A week in the Rearview - week ending 7/11/08
Friday, July 11th, 2008In the headlines
A look at some of the market movers over the past week:
- GE (NYSE: GE) unit NBC Universal, along with Blackstone (NYSE: BX) and Bain Capital, agreed to buy The Weather Channel
- InBev NV (Brussels:INTB.BR) raised its offer for Anheuser-Busch Cos Inc (NYSE:BUD) to $70/share from $65/share and finally lured the U.S. brewer into talks over a friendly deal
- As Merrill Lynch (NYSE: MER) continues to struggle, asset sales loom large
- UBS (NYSE: UBS), one of the most battered financial firms in the credit crisis, said it expects its second quarter results to be right around break even
- Though Alcoa’s (NYSE: AA) earnings declined year over year, investors were encouraged by rising aluminum prices
- Though oil prices dropped a bit at the beginning of the week, events around the world pushed them back up in the back half
- Bank of America’s (NYSE: BAC) CEO Ken Lewis said that the bank will not cut its dividend or look to raise more capital
- Dow Chemical (NYSE: DOW) agreed to buy Rohm and Haas (NYSE: ROH) for $15 billion with the help of Berkshire Hathaway’s (NYSE: BRK-A) Warren Buffett and the Kuwaiti Government
- Wachovia (NYSE: WB) hired US Treasury Undersecretary Robert Steel as its new CEO
- Wal-Mart (NYSE: WMT) continues to perform well in the tough retail environment
- Pending home sales continued their decline
Commentary
Somebody get this market a sobriety test. In the first full week of the second quarter, markets continued falling back into the volatile ways of earlier in the year. Stocks have been running up one day to just plunge the next.
As the newsreel above shows, there’s plenty going on right now, but it’s a very small portion of it that actually matters to investors right now. So what does matter? First and foremost there’s the looming recession. Right now many aspects of the economy have the look and feel of hard times, but growth — though slow — has yet to dip into the red. Many investors, both institutional and individual, appear to be in a holding pattern waiting for sure signs of whether the economy will continue its dip or it’ll avoid a true contraction.
Playing Clyde to the recession’s Bonnie is the unbelievably stubborn and high oil price. As discontent grows, there is a split between those that believe oil prices are being driven by supply and demand and those that think speculators are pushing up prices. Given the size of the global market for oil, good data is difficult to come by and as a result, those on both sides of the argument continue to collect evidence that seemingly validates their stance.
What is for sure, though, is that high oil prices are taking their toll on consumers and businesses alike. Earlier in the week, a collection of airlines — in a bit of a hail mary move — sent an email to their frequent fliers urging them to push Congress to tighten regulation on oil market speculation.
Looking ahead
Inflation will likely big a big flavor of the week next week as we’ll get numbers on the producer price index (PPI) and consumer price index (CPI) as well as minutes from the most recent Federal Reserve meeting. The Fed appears to be in an increasingly tough position with inflation creeping up while the economy is not showing clear signs of a recovery, so investors will likely read as much as they can into the Fed minutes.

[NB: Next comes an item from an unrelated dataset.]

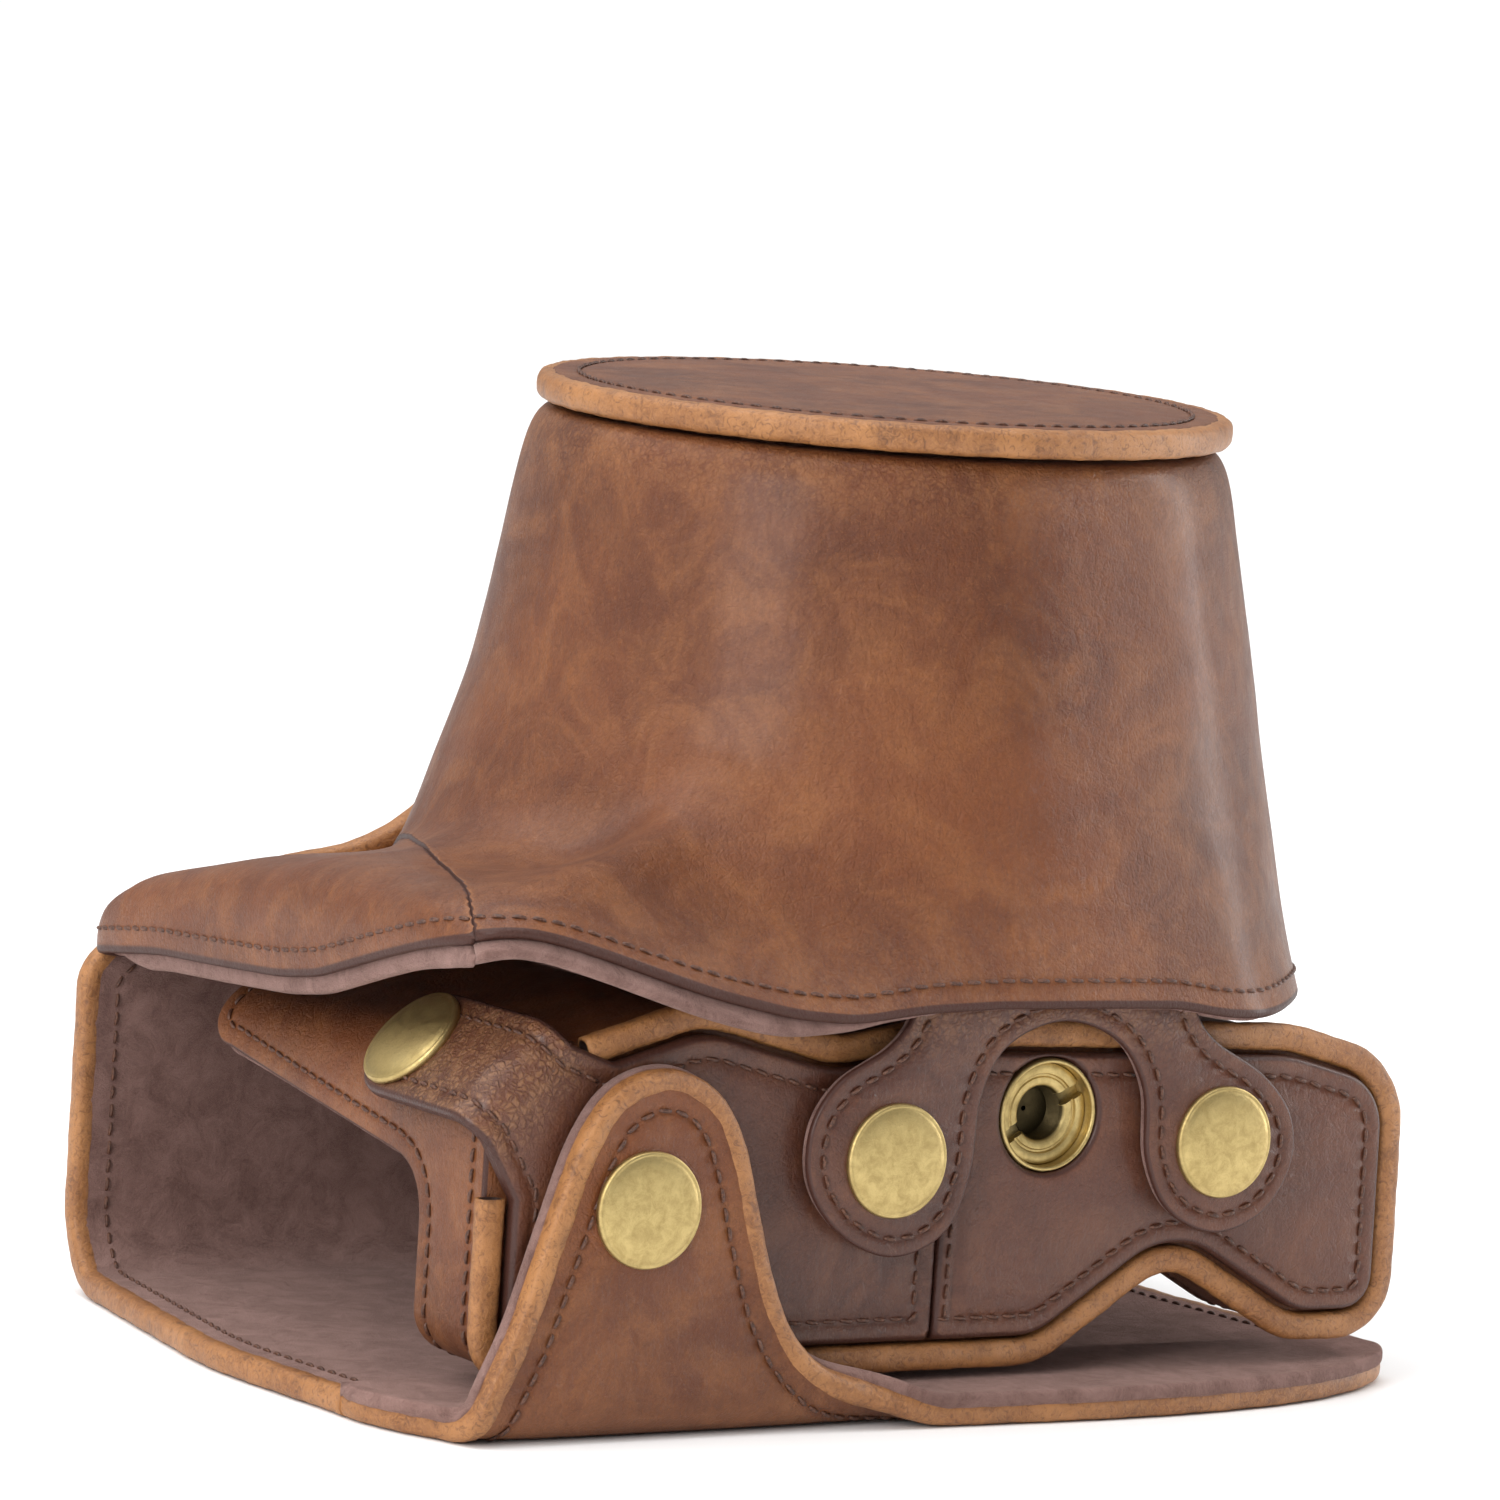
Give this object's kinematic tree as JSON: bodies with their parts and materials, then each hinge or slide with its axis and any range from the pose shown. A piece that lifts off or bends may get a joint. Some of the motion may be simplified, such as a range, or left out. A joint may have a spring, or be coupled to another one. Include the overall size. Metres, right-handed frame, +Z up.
{
  "type": "leather ever ready case",
  "caption": "Leather ever ready case for a mirrorless camera: half case with a slotted tripod screw and battery flap, and a removable cover with a lens snout.",
  "frame": {"origin": "centre of the footprint on the face the case lies on, the outer face of the back panel", "axes": "+X along the case's width, +Y from the case's bottom face to the top of the camera, +Z up, along the lens snout"},
  "size_m": [0.1286, 0.1014, 0.1098],
  "materials": {
    "brown_leather": "semi-gloss pull-up leather with fine grain and creases",
    "plate_leather": "smooth dark semi-gloss leather with painted edges",
    "tan_leather": "pebbled tan leather, folded over the edges",
    "suede": "brushed suede lining",
    "antique_brass": "antique brass, satin",
    "waxed_thread": "waxed brown thread"
  },
  "bodies": {
    "half_case": {"front_panel": "brown_leather", "front_panel_lining": "suede", "low_wall": "brown_leather", "low_wall_lining": "suede", "base_panel": "brown_leather", "base_lining": "suede", "base_welt": "tan_leather", "fixed_bottom_plate": "plate_leather", "screw_bush": "antique_brass", "corner_stud": "antique_brass", "plate_stud": "antique_brass"},
    "tripod_screw": {"tripod_screw": "antique_brass", "screw_retaining_ring": "antique_brass"},
    "battery_flap": {"battery_flap": "plate_leather", "flap_stud_for_front_tab": "antique_brass", "flap_stud_for_back_tab": "antique_brass"},
    "flap_strap": {"flap_strap": "plate_leather", "strap_snap_socket": "antique_brass", "strap_snap_cap": "antique_brass"},
    "cover": {"snout": "brown_leather", "snout_flare": "brown_leather", "snout_lining": "suede", "left_shoulder": "brown_leather", "left_shoulder_lining": "suede", "right_shoulder": "brown_leather", "right_shoulder_lining": "suede", "lid": "brown_leather", "lid_binding": "tan_leather", "lid_lining": "suede", "top_panel": "brown_leather", "top_panel_lining": "suede", "top_panel_binding": "tan_leather"},
    "front_tab": {"front_tab": "plate_leather", "front_tab_lining": "suede", "left_lobe_snap_socket": "antique_brass", "left_lobe_snap_cap": "antique_brass", "right_lobe_snap_socket": "antique_brass", "right_lobe_snap_cap": "antique_brass"},
    "back_panel": {"back_panel": "brown_leather", "back_panel_lining": "suede", "back_panel_binding": "tan_leather"},
    "back_tab": {"back_tab": "brown_leather", "back_tab_lining": "suede", "back_tab_binding": "tan_leather", "back_tab_snap_socket": "antique_brass", "back_tab_snap_cap": "antique_brass"}
  },
  "joints": [
    {"name": "tripod_screw_turn", "type": "hinge", "parent": "half_case", "child": "tripod_screw", "pos_m": [0.00966, -0.04141, 0.0328], "axis": [0, -1, 0], "continuous": true},
    {"name": "battery_flap_open", "type": "hinge", "parent": "half_case", "child": "battery_flap", "pos_m": [-0.00364, -0.04401, 0.023], "axis": [0, 0, 1], "range_deg": [0, 65.05]},
    {"name": "strap_open", "type": "hinge", "parent": "battery_flap", "child": "flap_strap", "pos_m": [-0.05833, -0.04191, 0.03895], "axis": [0.6832, 0, 0.7302], "range_deg": [0, 90.05]},
    {"name": "cover_lift", "type": "slide", "parent": "half_case", "child": "cover", "axis": [0, 0, 1], "range_m": [0, 0.075]},
    {"name": "front_tab_open", "type": "hinge", "parent": "cover", "child": "front_tab", "pos_m": [0.00966, -0.04701, 0.0444], "axis": [-1, 0, 0], "range_deg": [0, 100.05]},
    {"name": "back_panel_open", "type": "hinge", "parent": "cover", "child": "back_panel", "pos_m": [-0.00134, 0.04019, 0], "axis": [1, 0, 0], "range_deg": [0, 165.05]},
    {"name": "back_tab_open", "type": "hinge", "parent": "back_panel", "child": "back_tab", "pos_m": [-0.00134, -0.04581, 0.0034], "axis": [1, 0, 0], "range_deg": [0, 90]}
  ],
  "couplings": [
    {"joint": "battery_flap_open", "follows": "cover_lift", "rad_per_m": 15.126},
    {"joint": "strap_open", "follows": "cover_lift", "rad_per_m": 20.944},
    {"joint": "front_tab_open", "follows": "cover_lift", "rad_per_m": 23.271},
    {"joint": "back_panel_open", "follows": "cover_lift", "rad_per_m": 38.397}
  ]
}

Earnings season turns it up a notch next week and we’ll get reports from the likes of Johnson & Johnson (NYSE: JNJ), eBay (Nasdaq: EBAY), and Google (Nasdaq: GOOG). However, these giants could be drowned out to some extent as the market tries to look to US Bancorp (NYSE: USB), Wells Fargo (NYSE: WFC), and Merrill Lynch (NYSE: MER) for some signs that there is some light at the end of the financial services tunnel.
If you’re a regular reader of this blog, at this point you should be able to write this section of our weekly update yourself. We believe that the problems facing the US and global economies — though potentially serious — won’t impair long term growth or the attractiveness of being invested in equity shares over longer periods of time. In fact, it’s highly likely that those investing at today’s prices will see outsized returns over the next three to five year period. So, as always, stick to your investing plan and don’t let the day-to-day fluctuations of the market scare you out when you should be adding more.